Title: Unraveling a cavity induced molecular polarization mechanism from collective vibrational strong coupling

Abstract: We demonstrate that collective vibrational strong coupling of molecules in thermal equilibrium can give rise to significant local electronic polarization effects in the thermodynamic limit. We do so by first showing that the full non-relativistic Pauli-Fierz problem of an ensemble of strongly-coupled molecules in the dilute-gas limit reduces in the cavity Born-Oppenheimer approximation to a cavity-Hartree equation. Consequently, each molecule experiences a self-consistent coupling to the dipoles of all other molecules. In the thermodynamic limit, the sum of all molecular dipoles constitutes the macroscopic polarization field and the self-consistency then accounts for the delicate back-action on its heterogeneous microscopic constituents. The here derived cavity-Hartree equations allow for a computationally efficient implementation in an ab-initio molecular dynamics setting.

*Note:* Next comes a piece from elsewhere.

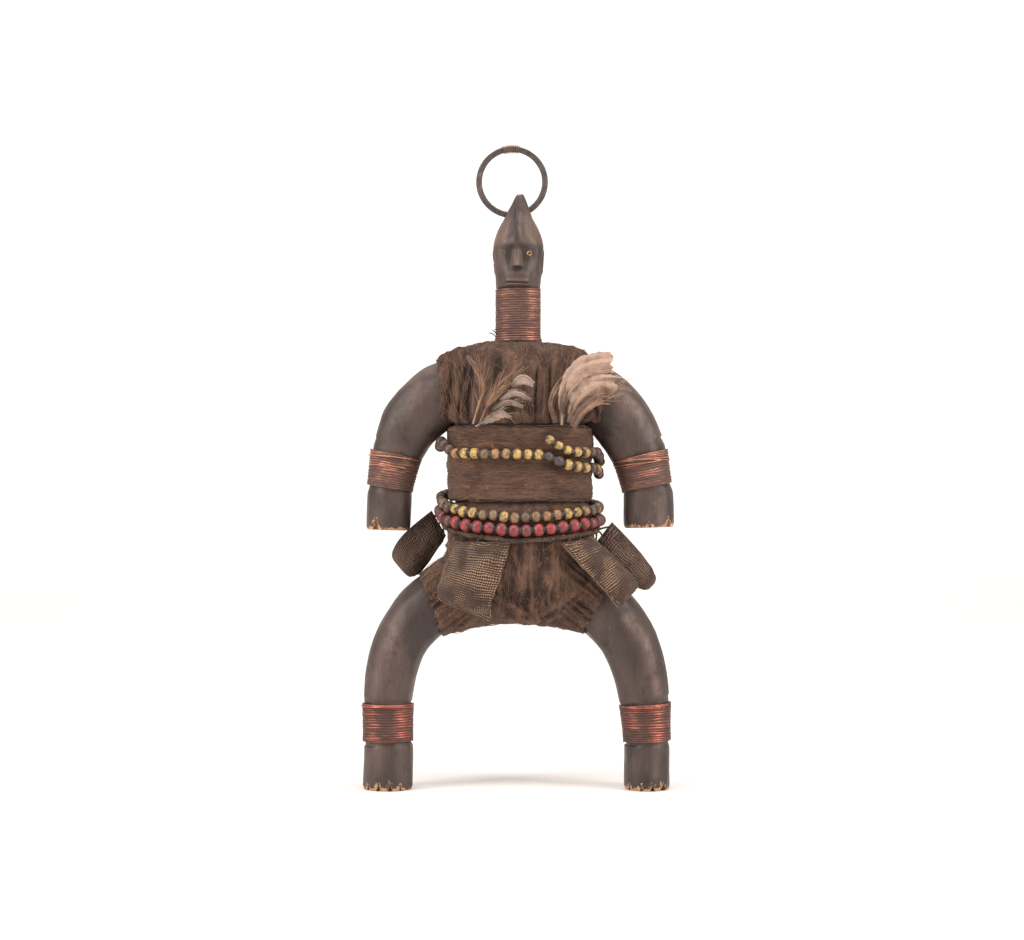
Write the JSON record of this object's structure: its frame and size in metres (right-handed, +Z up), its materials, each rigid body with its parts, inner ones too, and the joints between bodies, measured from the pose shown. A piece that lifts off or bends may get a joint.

For a randomly oriented ensemble of slowly rotating model molecules, we observe a red shift of the cavity resonance due to the polarization field, which is in agreement with experiments. We then demonstrate that the back-action on the local polarization takes a non-negligible value in the thermodynamic limit and hence the collective vibrational strong coupling can modify individual molecular properties locally. This is not the case, however, for atomic ensembles, where room temperature does not induce any disorder and local polarization effects are absent in the dilute limit. Our findings suggest that the thorough understanding of polaritonic chemistry, such as the modification of chemical reactions, requires self-consistent treatment of the cavity induced polarization and the usually applied restrictions to the displacement field effects may be insufficient.